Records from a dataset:
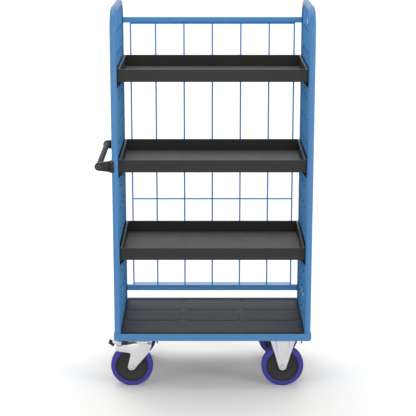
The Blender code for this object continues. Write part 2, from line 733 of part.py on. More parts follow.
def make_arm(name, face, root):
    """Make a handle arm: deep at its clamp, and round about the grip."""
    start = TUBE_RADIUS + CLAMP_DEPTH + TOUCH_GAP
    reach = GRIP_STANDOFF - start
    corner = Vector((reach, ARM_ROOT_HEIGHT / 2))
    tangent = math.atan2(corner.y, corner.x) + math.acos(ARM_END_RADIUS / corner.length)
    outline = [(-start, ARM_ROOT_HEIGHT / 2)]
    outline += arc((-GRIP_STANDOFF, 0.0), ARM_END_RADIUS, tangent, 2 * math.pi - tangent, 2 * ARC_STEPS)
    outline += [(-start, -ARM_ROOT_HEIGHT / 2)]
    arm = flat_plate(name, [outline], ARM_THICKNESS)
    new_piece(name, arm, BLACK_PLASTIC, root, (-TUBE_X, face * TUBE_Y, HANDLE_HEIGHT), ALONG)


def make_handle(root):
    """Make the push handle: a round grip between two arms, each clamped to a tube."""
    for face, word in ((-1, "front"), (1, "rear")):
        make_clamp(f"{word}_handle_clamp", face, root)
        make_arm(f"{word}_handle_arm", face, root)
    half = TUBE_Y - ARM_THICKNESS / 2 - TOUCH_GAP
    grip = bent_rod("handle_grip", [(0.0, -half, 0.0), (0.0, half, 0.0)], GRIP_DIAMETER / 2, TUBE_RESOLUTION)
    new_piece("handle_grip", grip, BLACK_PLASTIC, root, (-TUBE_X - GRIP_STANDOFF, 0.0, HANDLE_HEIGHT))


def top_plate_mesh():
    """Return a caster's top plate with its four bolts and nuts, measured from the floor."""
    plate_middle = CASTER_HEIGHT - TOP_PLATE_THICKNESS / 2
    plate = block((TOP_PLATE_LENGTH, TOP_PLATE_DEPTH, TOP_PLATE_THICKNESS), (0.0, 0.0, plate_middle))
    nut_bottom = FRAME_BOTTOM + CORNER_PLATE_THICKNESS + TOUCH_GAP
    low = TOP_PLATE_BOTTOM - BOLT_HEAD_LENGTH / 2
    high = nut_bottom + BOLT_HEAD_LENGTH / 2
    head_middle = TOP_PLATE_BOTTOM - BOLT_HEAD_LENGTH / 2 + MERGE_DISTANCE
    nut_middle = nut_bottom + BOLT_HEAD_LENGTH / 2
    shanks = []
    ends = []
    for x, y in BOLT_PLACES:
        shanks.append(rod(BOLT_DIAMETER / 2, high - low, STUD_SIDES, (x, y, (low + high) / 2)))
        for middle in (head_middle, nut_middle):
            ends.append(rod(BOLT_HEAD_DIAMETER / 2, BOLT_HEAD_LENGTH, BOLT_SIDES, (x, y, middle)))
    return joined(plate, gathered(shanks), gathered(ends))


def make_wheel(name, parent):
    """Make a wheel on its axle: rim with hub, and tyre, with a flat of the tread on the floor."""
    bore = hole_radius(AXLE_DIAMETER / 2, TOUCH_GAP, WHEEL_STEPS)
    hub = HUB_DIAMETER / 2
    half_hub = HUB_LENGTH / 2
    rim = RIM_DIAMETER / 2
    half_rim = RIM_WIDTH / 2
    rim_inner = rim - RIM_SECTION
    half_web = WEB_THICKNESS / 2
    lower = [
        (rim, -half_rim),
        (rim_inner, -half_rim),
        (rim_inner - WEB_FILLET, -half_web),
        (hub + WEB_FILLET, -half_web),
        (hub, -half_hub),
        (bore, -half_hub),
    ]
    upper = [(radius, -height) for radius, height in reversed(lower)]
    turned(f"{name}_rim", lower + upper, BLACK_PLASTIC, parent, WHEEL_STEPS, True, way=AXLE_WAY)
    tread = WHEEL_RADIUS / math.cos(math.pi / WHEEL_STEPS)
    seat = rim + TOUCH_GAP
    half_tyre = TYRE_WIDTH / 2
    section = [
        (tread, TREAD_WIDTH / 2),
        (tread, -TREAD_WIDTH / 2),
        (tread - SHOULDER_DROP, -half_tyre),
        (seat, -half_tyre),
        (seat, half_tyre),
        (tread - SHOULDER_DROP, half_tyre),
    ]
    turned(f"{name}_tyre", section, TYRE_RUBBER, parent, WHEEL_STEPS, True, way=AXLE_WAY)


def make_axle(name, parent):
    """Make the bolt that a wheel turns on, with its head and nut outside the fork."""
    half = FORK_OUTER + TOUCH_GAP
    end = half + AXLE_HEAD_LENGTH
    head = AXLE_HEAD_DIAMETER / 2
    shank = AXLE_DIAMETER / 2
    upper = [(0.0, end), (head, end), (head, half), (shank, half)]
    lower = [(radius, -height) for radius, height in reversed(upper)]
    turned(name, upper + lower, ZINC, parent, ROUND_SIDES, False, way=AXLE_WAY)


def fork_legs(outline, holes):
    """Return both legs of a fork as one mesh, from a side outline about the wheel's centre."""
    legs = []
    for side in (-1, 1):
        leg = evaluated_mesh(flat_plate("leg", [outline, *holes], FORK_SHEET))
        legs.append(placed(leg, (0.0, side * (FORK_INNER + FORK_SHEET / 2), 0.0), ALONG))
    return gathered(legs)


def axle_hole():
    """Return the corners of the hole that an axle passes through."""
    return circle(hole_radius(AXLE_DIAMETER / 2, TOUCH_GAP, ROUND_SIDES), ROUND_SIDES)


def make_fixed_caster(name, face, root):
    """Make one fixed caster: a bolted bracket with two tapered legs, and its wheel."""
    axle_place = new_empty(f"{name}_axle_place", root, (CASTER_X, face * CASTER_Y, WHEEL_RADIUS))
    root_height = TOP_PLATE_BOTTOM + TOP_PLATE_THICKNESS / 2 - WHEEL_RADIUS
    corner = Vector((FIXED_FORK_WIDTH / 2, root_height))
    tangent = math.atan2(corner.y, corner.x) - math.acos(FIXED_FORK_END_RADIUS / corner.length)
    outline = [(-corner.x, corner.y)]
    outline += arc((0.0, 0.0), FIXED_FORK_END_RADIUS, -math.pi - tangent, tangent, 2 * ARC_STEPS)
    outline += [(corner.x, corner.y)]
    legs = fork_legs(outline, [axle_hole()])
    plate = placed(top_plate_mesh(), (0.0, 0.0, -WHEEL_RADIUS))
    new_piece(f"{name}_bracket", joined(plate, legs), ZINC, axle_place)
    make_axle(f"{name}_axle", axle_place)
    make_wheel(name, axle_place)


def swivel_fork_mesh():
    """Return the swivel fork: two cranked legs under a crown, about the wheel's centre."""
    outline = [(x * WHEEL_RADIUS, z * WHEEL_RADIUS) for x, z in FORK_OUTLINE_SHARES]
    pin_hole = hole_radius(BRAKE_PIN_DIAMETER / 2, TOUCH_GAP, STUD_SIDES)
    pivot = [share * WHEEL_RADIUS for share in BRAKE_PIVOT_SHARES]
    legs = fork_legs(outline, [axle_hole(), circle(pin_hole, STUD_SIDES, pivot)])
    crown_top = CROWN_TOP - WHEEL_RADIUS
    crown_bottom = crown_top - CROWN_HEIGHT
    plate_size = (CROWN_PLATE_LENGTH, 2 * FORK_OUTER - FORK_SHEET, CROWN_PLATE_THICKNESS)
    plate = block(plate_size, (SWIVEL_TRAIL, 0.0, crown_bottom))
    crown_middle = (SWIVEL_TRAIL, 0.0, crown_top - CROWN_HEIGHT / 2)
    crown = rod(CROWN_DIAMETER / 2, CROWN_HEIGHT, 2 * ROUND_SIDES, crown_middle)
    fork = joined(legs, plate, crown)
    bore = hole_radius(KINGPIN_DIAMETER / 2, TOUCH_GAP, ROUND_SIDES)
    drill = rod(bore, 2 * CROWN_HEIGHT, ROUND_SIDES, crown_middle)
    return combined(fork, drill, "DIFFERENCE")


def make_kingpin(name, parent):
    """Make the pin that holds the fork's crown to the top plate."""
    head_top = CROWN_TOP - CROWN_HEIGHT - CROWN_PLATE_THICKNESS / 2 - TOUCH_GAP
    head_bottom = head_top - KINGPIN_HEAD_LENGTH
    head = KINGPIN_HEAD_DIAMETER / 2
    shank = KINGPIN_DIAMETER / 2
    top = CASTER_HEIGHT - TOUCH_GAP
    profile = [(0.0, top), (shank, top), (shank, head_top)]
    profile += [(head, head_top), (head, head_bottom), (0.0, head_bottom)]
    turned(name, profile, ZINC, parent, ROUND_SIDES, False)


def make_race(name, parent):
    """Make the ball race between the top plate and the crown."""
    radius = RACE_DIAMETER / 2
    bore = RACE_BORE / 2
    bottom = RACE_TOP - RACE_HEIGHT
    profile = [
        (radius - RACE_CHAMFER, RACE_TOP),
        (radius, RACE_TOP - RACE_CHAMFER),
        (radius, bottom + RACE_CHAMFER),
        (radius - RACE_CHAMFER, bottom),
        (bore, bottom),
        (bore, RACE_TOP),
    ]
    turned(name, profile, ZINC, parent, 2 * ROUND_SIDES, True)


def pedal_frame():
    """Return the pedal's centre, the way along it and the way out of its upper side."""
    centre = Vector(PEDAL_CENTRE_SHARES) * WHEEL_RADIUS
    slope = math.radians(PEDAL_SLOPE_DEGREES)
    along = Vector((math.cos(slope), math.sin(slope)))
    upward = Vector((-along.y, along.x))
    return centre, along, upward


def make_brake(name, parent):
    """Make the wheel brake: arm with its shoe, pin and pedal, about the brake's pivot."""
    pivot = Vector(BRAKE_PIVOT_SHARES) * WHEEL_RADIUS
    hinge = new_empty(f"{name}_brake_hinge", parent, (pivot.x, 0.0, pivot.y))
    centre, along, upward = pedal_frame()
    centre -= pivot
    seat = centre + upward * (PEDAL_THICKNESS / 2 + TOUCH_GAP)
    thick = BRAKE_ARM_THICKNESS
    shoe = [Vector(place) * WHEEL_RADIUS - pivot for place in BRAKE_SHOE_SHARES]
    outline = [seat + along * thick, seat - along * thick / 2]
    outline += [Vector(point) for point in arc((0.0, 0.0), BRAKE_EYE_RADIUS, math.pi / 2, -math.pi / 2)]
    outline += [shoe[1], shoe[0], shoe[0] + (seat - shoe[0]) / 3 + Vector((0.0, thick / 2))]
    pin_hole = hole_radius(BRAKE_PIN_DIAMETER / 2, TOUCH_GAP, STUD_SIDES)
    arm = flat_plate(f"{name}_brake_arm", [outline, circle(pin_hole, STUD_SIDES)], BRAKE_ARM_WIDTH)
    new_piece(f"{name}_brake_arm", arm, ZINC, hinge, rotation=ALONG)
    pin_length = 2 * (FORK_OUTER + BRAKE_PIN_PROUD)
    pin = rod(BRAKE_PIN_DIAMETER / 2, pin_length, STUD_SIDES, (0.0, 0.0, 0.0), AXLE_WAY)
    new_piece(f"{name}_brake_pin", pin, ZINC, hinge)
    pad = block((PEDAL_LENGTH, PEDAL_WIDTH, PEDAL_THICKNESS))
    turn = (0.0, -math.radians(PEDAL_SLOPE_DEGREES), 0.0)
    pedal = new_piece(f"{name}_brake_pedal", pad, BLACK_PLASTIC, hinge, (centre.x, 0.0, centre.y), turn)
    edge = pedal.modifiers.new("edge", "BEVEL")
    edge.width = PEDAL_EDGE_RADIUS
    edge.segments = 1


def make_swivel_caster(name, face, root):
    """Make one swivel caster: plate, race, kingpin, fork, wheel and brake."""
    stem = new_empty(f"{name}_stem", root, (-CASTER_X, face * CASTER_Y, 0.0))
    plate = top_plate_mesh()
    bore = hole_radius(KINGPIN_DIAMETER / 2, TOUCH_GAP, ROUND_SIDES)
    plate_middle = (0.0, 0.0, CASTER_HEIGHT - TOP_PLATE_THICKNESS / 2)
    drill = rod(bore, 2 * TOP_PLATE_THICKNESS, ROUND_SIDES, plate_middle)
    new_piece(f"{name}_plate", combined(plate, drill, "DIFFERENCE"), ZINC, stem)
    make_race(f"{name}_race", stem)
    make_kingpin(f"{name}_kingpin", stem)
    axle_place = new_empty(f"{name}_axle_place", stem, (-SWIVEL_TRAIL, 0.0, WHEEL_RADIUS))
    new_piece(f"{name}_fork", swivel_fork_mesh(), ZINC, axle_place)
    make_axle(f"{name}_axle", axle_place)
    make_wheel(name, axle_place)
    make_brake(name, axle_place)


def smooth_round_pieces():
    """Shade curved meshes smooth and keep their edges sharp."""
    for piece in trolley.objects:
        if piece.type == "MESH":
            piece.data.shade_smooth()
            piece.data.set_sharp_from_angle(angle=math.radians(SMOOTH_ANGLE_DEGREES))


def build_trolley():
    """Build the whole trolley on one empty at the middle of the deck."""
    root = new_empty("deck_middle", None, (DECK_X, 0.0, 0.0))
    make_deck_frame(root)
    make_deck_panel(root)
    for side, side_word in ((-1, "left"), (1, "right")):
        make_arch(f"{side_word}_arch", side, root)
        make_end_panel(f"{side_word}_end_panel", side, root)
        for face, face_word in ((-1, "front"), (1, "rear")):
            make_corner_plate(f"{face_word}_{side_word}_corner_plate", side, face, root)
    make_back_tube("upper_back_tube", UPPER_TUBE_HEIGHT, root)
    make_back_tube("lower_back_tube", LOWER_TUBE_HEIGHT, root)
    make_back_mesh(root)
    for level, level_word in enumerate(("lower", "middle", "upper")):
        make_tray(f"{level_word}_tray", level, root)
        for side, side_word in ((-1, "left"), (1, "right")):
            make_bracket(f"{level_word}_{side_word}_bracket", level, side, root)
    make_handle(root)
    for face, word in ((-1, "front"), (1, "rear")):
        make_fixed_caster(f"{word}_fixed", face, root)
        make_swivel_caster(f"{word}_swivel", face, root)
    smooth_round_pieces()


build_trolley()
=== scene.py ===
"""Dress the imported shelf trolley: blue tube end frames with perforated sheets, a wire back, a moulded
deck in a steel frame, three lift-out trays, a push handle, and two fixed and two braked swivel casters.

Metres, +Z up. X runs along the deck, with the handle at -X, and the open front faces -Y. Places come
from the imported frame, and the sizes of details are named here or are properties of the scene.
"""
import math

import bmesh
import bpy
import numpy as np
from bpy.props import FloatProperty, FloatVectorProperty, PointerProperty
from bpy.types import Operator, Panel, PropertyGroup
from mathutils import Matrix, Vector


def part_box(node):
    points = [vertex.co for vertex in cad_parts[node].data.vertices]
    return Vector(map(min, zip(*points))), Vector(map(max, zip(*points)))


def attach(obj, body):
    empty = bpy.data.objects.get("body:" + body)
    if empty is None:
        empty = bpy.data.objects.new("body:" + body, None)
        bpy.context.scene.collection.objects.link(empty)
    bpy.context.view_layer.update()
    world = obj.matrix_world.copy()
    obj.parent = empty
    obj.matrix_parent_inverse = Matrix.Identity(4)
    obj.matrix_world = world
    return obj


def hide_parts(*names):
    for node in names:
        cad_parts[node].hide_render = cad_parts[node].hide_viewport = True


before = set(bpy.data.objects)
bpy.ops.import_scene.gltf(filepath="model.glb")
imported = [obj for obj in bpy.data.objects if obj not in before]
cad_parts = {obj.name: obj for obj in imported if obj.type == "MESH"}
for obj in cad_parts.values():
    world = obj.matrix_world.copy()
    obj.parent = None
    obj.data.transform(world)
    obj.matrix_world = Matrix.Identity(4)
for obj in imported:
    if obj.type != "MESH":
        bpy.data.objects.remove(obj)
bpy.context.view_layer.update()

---

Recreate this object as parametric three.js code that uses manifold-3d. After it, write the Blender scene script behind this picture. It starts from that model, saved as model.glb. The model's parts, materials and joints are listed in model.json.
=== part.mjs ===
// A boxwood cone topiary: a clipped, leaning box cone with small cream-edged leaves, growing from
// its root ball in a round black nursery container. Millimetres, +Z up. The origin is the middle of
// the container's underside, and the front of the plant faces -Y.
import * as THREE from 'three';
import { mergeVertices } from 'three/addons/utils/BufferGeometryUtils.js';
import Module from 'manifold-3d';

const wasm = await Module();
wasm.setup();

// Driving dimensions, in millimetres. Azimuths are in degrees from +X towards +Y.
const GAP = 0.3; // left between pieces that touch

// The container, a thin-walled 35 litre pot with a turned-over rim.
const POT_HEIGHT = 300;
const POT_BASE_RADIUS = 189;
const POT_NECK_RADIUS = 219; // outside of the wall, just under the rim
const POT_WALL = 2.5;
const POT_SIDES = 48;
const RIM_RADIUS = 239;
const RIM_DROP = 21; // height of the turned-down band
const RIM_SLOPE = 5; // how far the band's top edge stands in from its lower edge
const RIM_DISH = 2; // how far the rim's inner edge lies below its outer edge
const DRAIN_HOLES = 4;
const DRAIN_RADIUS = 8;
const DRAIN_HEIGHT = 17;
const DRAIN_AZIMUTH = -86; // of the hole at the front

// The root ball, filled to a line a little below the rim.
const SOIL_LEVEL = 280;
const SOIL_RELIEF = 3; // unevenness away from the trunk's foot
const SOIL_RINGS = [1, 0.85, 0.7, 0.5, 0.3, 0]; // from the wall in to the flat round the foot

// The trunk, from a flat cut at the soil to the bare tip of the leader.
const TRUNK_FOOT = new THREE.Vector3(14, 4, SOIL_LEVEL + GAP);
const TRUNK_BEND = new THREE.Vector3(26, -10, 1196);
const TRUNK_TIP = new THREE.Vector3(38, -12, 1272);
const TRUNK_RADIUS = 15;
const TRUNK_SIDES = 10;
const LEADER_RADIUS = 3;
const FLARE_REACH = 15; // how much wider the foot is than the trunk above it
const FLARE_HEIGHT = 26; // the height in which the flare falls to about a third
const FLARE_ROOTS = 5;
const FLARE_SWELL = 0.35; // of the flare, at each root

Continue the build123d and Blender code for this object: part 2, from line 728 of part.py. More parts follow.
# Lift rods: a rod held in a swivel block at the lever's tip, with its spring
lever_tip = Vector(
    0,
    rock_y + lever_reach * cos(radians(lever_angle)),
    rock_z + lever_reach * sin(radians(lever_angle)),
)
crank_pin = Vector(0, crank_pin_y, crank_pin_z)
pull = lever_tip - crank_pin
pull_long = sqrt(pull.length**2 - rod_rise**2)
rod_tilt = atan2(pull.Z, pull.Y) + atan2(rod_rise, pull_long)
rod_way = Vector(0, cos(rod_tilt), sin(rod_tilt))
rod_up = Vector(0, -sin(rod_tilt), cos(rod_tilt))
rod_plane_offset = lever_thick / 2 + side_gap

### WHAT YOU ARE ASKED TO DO
Above are the entries. Output exactly the lines beginning with the line that has "The Blender code" and ending with the line that has "GRIP_STANDOFF, 0.0, HANDLE_HEIGHT))".

### SOLUTION TO THE EXERCISE
The Blender code for this object continues. Write part 2, from line 733 of part.py on. More parts follow.
def make_arm(name, face, root):
    """Make a handle arm: deep at its clamp, and round about the grip."""
    start = TUBE_RADIUS + CLAMP_DEPTH + TOUCH_GAP
    reach = GRIP_STANDOFF - start
    corner = Vector((reach, ARM_ROOT_HEIGHT / 2))
    tangent = math.atan2(corner.y, corner.x) + math.acos(ARM_END_RADIUS / corner.length)
    outline = [(-start, ARM_ROOT_HEIGHT / 2)]
    outline += arc((-GRIP_STANDOFF, 0.0), ARM_END_RADIUS, tangent, 2 * math.pi - tangent, 2 * ARC_STEPS)
    outline += [(-start, -ARM_ROOT_HEIGHT / 2)]
    arm = flat_plate(name, [outline], ARM_THICKNESS)
    new_piece(name, arm, BLACK_PLASTIC, root, (-TUBE_X, face * TUBE_Y, HANDLE_HEIGHT), ALONG)


def make_handle(root):
    """Make the push handle: a round grip between two arms, each clamped to a tube."""
    for face, word in ((-1, "front"), (1, "rear")):
        make_clamp(f"{word}_handle_clamp", face, root)
        make_arm(f"{word}_handle_arm", face, root)
    half = TUBE_Y - ARM_THICKNESS / 2 - TOUCH_GAP
    grip = bent_rod("handle_grip", [(0.0, -half, 0.0), (0.0, half, 0.0)], GRIP_DIAMETER / 2, TUBE_RESOLUTION)
    new_piece("handle_grip", grip, BLACK_PLASTIC, root, (-TUBE_X - GRIP_STANDOFF, 0.0, HANDLE_HEIGHT))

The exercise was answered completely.